After losing center Jeff Faine to a hamstring injury after only 25 snaps, the Bengals were forced to insert undrafted free agent C Trevor Robinson (-2.3) as their new pivot man. This is actually Cincinnati’s third-string center as Kyle Cook was originally dialed in as the starter before going down to injury just before the season.
Playing the Bengals’ final 25 plays, Robinson was introduced to defensive tackle Casey Hampton on just his second snap. Hampton’s bull rush nearly pushed Robinson into the running back and he was left with no choice but to grab Hampton and dragged him to the ground for a holding penalty. Hampton got the best of him again at the 4:55 mark of the fourth quarter when he threw Robinson aside right off the snap and met RB Benjarvus Green-Ellis in the backfield for a 2-yard loss. Throw in one pressure surrendered and it was a tough night for Robinson.

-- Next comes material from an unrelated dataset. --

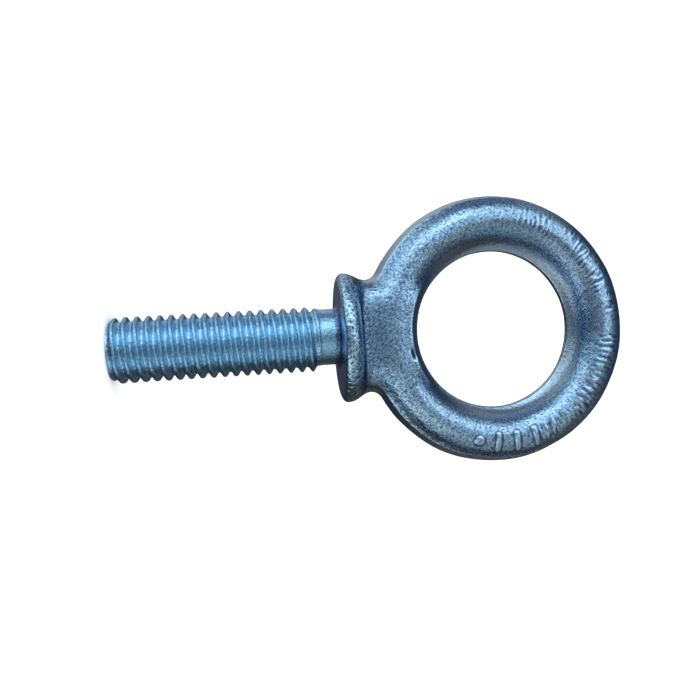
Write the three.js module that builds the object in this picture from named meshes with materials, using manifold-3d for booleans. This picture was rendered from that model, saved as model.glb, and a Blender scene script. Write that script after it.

– Only five of Dalton’s 23 aimed passes traveled beyond 10 yards in the air and only two were thrown beyond 20 (and both were incomplete).
– Steelers DE Ziggy Hood did not pick up any pressures on his 26 pass rushes, but he did bat down two passes.
– 101 of Dwyer’s 122 rushing yards came between the tackles; 75 of those between the guards.
PFF Game Ball
Jonathan Dwyer’s hard-nosed running earned him the game ball. His two key runs at the end of the fourth quarter sealed the game for the Steelers as Dwyer proved difficult to tackle the entire game.